OPENING Reception January 17, 6:30-8:30 p.m.
Schaefer Gallery, Gustavus Adolphus College
Saint Peter, MN

January 17 - February 23, 2019

My sculpture originates in the found and the discarded. It straddles the industrial and the natural, asking questions of our sense of form and space, presence and void. My art explores the language at the intersection of sculpture, dance and architecture. While the work has shifted to newer materials, it still maintains the visual language of the found.

The Inscapes series explores the small intimate interior of sculptures that one might interact with on a table or in a small courtyard.
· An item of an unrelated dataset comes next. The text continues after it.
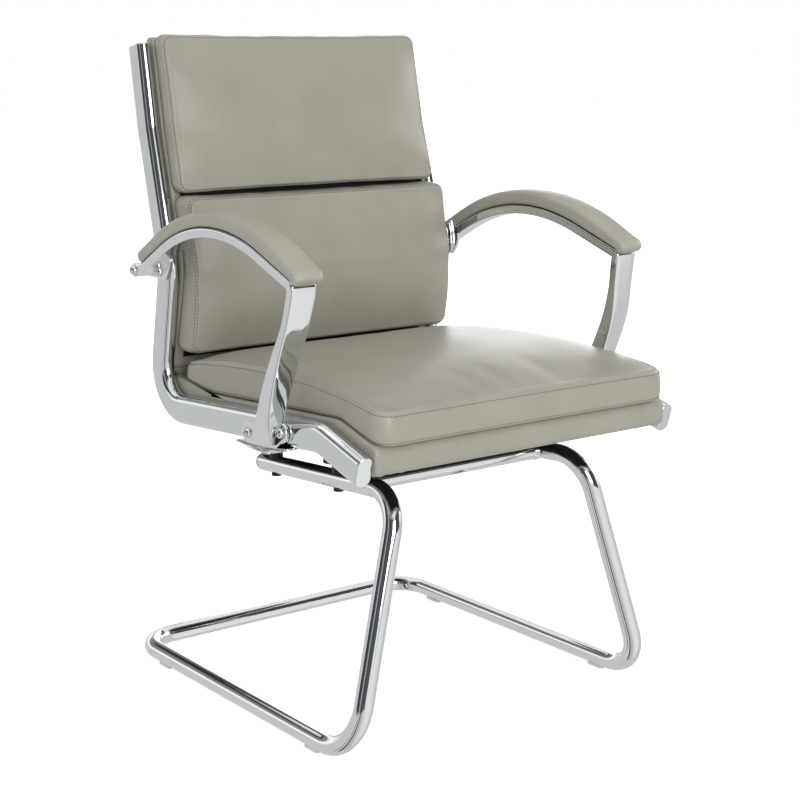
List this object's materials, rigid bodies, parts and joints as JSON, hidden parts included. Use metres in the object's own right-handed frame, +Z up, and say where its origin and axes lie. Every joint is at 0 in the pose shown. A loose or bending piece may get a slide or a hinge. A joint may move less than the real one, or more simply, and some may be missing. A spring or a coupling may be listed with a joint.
{
  "type": "cantilever visitor chair",
  "caption": "Visitor chair with a padded high seat and split back between chromed rails, bow armrests with soft pads and a bent-tube cantilever sled base.",
  "frame": {"origin": "On the floor, in the middle of the chair's footprint.", "axes": "+Z is up. The front of the chair faces -Y and the sitter's right hand is towards -X. Nodes named right and left are the sitter's."},
  "size_m": [0.5746, 0.595, 0.887],
  "materials": {
    "chrome": "bright polished plating",
    "upholstery": "taupe coated leather with a low sheen and fine grain",
    "black_fabric": "thin matt black lining cloth",
    "black_steel": "satin black powder coat",
    "black_plastic": "moulded matt black"
  },
  "bodies": {
    "root": {"arm_frame_left": "chrome", "arm_frame_right": "chrome", "arm_front_bolts_left": "chrome", "arm_front_bolts_right": "chrome", "arm_pad_board_left": "black_steel", "arm_pad_board_right": "black_steel", "arm_pad_left": "upholstery", "arm_pad_right": "upholstery", "arm_rear_bolts_left": "chrome", "arm_rear_bolts_right": "chrome", "back_crossrod": "chrome", "back_lining": "black_fabric", "back_shell": "upholstery", "floor_glides": "black_plastic", "lower_back_cushion": "upholstery", "rail_front_cap_left": "chrome", "rail_front_cap_right": "chrome", "rail_top_cap_left": "chrome", "rail_top_cap_right": "chrome", "seat_crossbar_front": "black_steel", "seat_crossbar_rear": "black_steel", "seat_cushion": "upholstery", "seat_dust_cover": "black_fabric", "seat_shell": "upholstery", "side_rail_left": "chrome", "side_rail_right": "chrome", "sled_bolts": "black_steel", "sled_crosstube": "chrome", "sled_end_cap_left": "black_plastic", "sled_end_cap_right": "black_plastic", "sled_frame": "chrome", "sled_spacers": "black_plastic", "upper_back_cushion": "upholstery"}
  },
  "joints": []
}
These sculptures are all about expressing inward movements. Inscapes reflects a transitioning in my work toward the architectural and how it interacts with the sculptural, bringing the monumental sense of space from architecture into a smaller sculptural context. The work strives to create a sense of awe from inside the work, more so than from the outside.

I am interested in the juncture of sculpture and architecture, both on a monumental and micro scale, and how they might relate. The impetus for this new body of work accelerated when I moved to Minnesota, as there were tons of scrap metal, yet little access to it. As a result I have turned primarily to new metal, relying on the artistic language I had already been learning and developing with found and recycled steel.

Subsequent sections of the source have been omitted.